▶ [Exercise directions]:
Reproduce all of the listing below without alteration.

◆ ◆ ◆

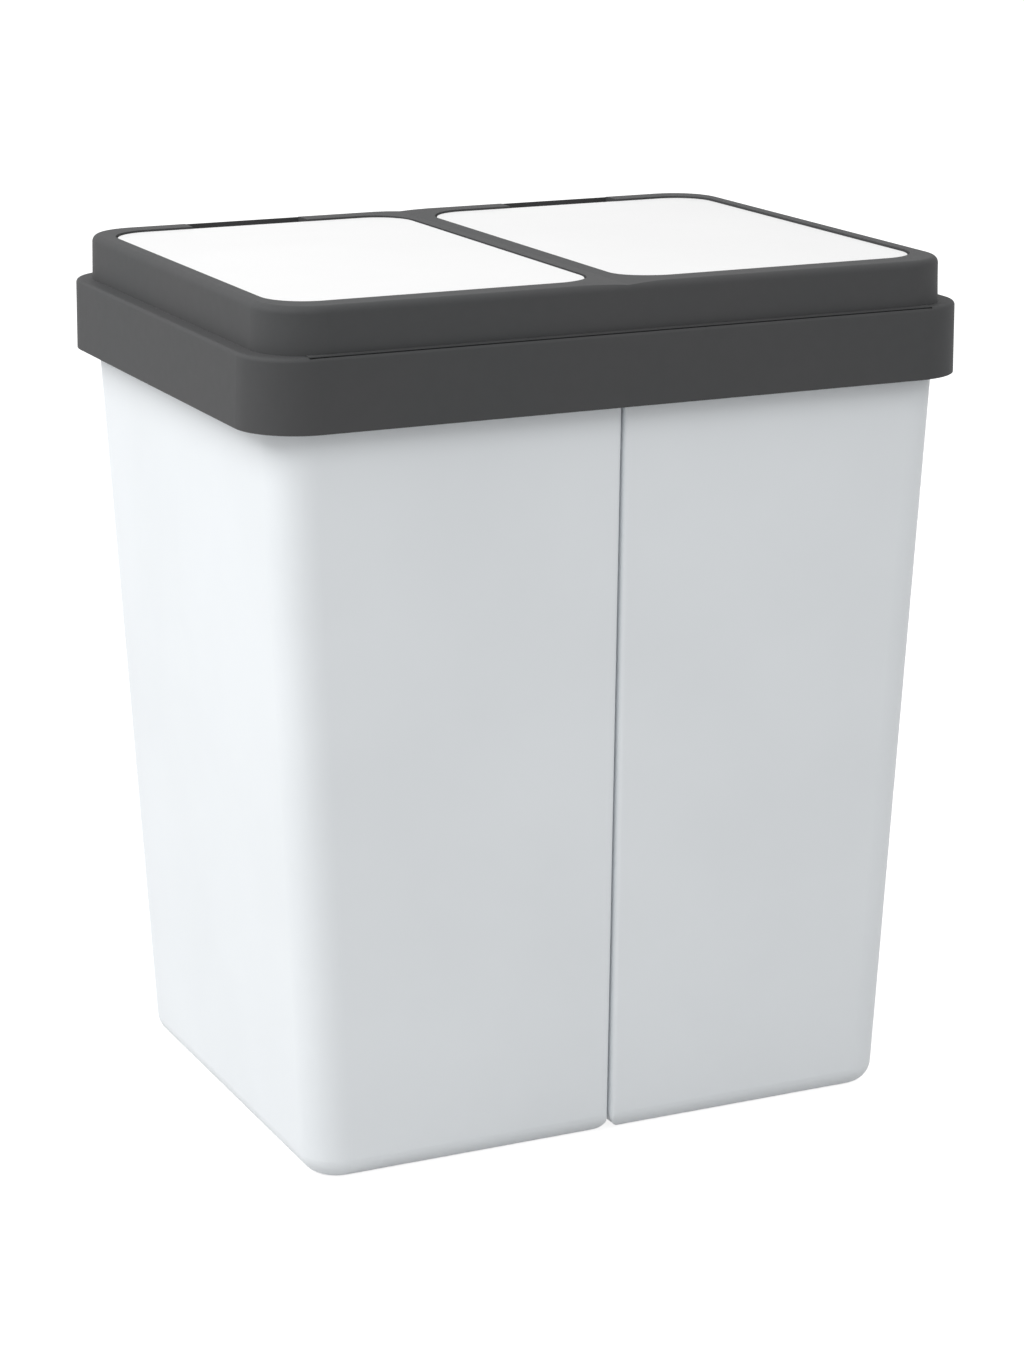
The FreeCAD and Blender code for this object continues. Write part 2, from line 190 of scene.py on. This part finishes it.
def studio_floor_paint():
    """Matt pale paint under a white veil: the floor looks white and keeps the object's shadow."""
    made, tree, out = material("studio_floor_paint")
    matt = add(tree, "ShaderNodeBsdfDiffuse", links={"Color": srgb("#b8b8b8")})
    strength = add(tree, "ShaderNodeMath", {"operation": "MULTIPLY"}, {0: shown_rays(tree), 1: FLOOR_VEIL})
    veil = add(tree, "ShaderNodeEmission",
               links={"Color": srgb("#ffffff"), "Strength": strength.outputs[0]})
    coat = add(tree, "ShaderNodeAddShader", links={0: matt.outputs["BSDF"], 1: veil.outputs["Emission"]})
    tree.links.new(coat.outputs[0], out.inputs["Surface"])
    return made


def floor():
    """One large square under the object."""
    form = bmesh.new()
    bmesh.ops.create_grid(form, x_segments=1, y_segments=1, size=FLOOR_HALF)
    mesh = bpy.data.meshes.new("studio_floor")
    form.to_mesh(mesh)
    form.free()
    mesh.materials.append(studio_floor_paint())
    made = bpy.data.objects.new("studio_floor", mesh)
    scene.collection.objects.link(made)


def world():
    """Even white surroundings: soft on the object, plain white to the camera and in reflections."""
    made = bpy.data.worlds.new("studio_world")
    made.use_nodes = True
    tree = made.node_tree
    tree.nodes.clear()
    lit = add(tree, "ShaderNodeBackground", links={"Color": srgb("#ffffff"), "Strength": WORLD_LIGHT})
    shown = add(tree, "ShaderNodeBackground", links={"Color": srgb("#ffffff"), "Strength": WORLD_SHOWN})
    mix = add(tree, "ShaderNodeMixShader",
              links={0: shown_rays(tree), 1: lit.outputs[0], 2: shown.outputs[0]})
    tree.links.new(mix.outputs[0], add(tree, "ShaderNodeOutputWorld").inputs["Surface"])
    scene.world = made


def softbox(name, place, size, watts):
    """A soft square lamp that faces the object."""
    data = bpy.data.lights.new(name, "AREA")
    data.shape = "SQUARE"
    data.size = size
    data.energy = watts
    made = bpy.data.objects.new(name, data)
    scene.collection.objects.link(made)
    made.location = place
    made.rotation_mode = "QUATERNION"
    made.rotation_quaternion = (LAMP_AIM - Vector(place)).to_track_quat("-Z", "Y")


floor()
world()
softbox("left_softbox", place=(-1.9, 0.2, 2.2), size=1.6, watts=44.0)
softbox("front_softbox", place=(-0.6, -2.2, 2.4), size=1.4, watts=16.0)

scene.view_settings.view_transform = "Standard"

◆ ◆ ◆

▶ [Solution]:
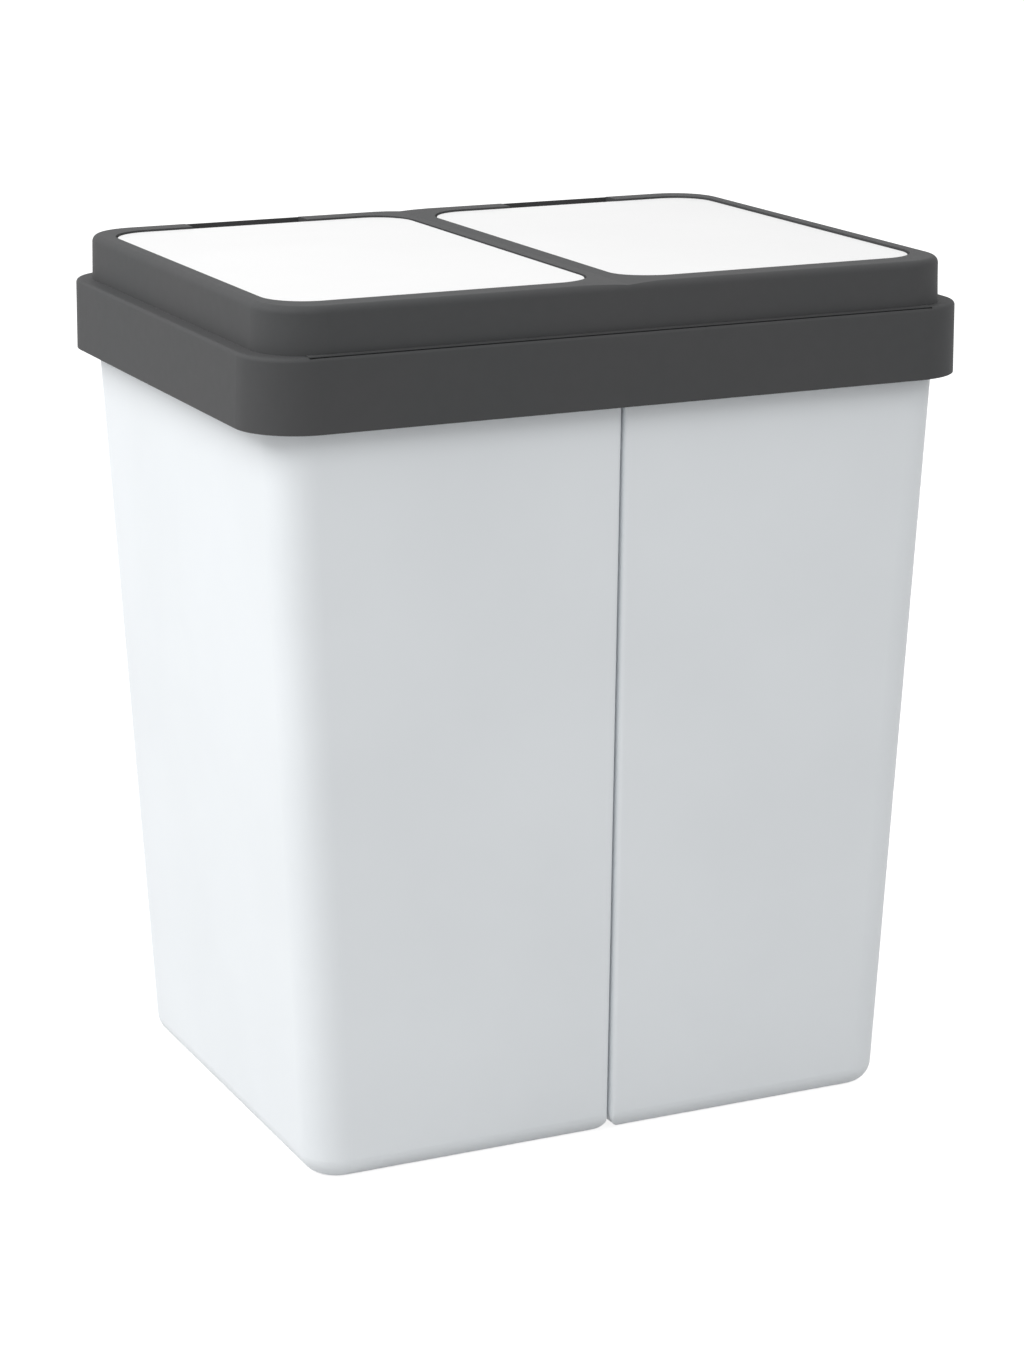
The FreeCAD and Blender code for this object continues. Write part 2, from line 190 of scene.py on. This part finishes it.
def studio_floor_paint():
    """Matt pale paint under a white veil: the floor looks white and keeps the object's shadow."""
    made, tree, out = material("studio_floor_paint")
    matt = add(tree, "ShaderNodeBsdfDiffuse", links={"Color": srgb("#b8b8b8")})
    strength = add(tree, "ShaderNodeMath", {"operation": "MULTIPLY"}, {0: shown_rays(tree), 1: FLOOR_VEIL})
    veil = add(tree, "ShaderNodeEmission",
               links={"Color": srgb("#ffffff"), "Strength": strength.outputs[0]})
    coat = add(tree, "ShaderNodeAddShader", links={0: matt.outputs["BSDF"], 1: veil.outputs["Emission"]})
    tree.links.new(coat.outputs[0], out.inputs["Surface"])
    return made


def floor():
    """One large square under the object."""
    form = bmesh.new()
    bmesh.ops.create_grid(form, x_segments=1, y_segments=1, size=FLOOR_HALF)
    mesh = bpy.data.meshes.new("studio_floor")
    form.to_mesh(mesh)
    form.free()
    mesh.materials.append(studio_floor_paint())
    made = bpy.data.objects.new("studio_floor", mesh)
    scene.collection.objects.link(made)


def world():
    """Even white surroundings: soft on the object, plain white to the camera and in reflections."""
    made = bpy.data.worlds.new("studio_world")
    made.use_nodes = True
    tree = made.node_tree
    tree.nodes.clear()
    lit = add(tree, "ShaderNodeBackground", links={"Color": srgb("#ffffff"), "Strength": WORLD_LIGHT})
    shown = add(tree, "ShaderNodeBackground", links={"Color": srgb("#ffffff"), "Strength": WORLD_SHOWN})
    mix = add(tree, "ShaderNodeMixShader",
              links={0: shown_rays(tree), 1: lit.outputs[0], 2: shown.outputs[0]})
    tree.links.new(mix.outputs[0], add(tree, "ShaderNodeOutputWorld").inputs["Surface"])
    scene.world = made


def softbox(name, place, size, watts):
    """A soft square lamp that faces the object."""
    data = bpy.data.lights.new(name, "AREA")
    data.shape = "SQUARE"
    data.size = size
    data.energy = watts
    made = bpy.data.objects.new(name, data)
    scene.collection.objects.link(made)
    made.location = place
    made.rotation_mode = "QUATERNION"
    made.rotation_quaternion = (LAMP_AIM - Vector(place)).to_track_quat("-Z", "Y")


floor()
world()
softbox("left_softbox", place=(-1.9, 0.2, 2.2), size=1.6, watts=44.0)
softbox("front_softbox", place=(-0.6, -2.2, 2.4), size=1.4, watts=16.0)

scene.view_settings.view_transform = "Standard"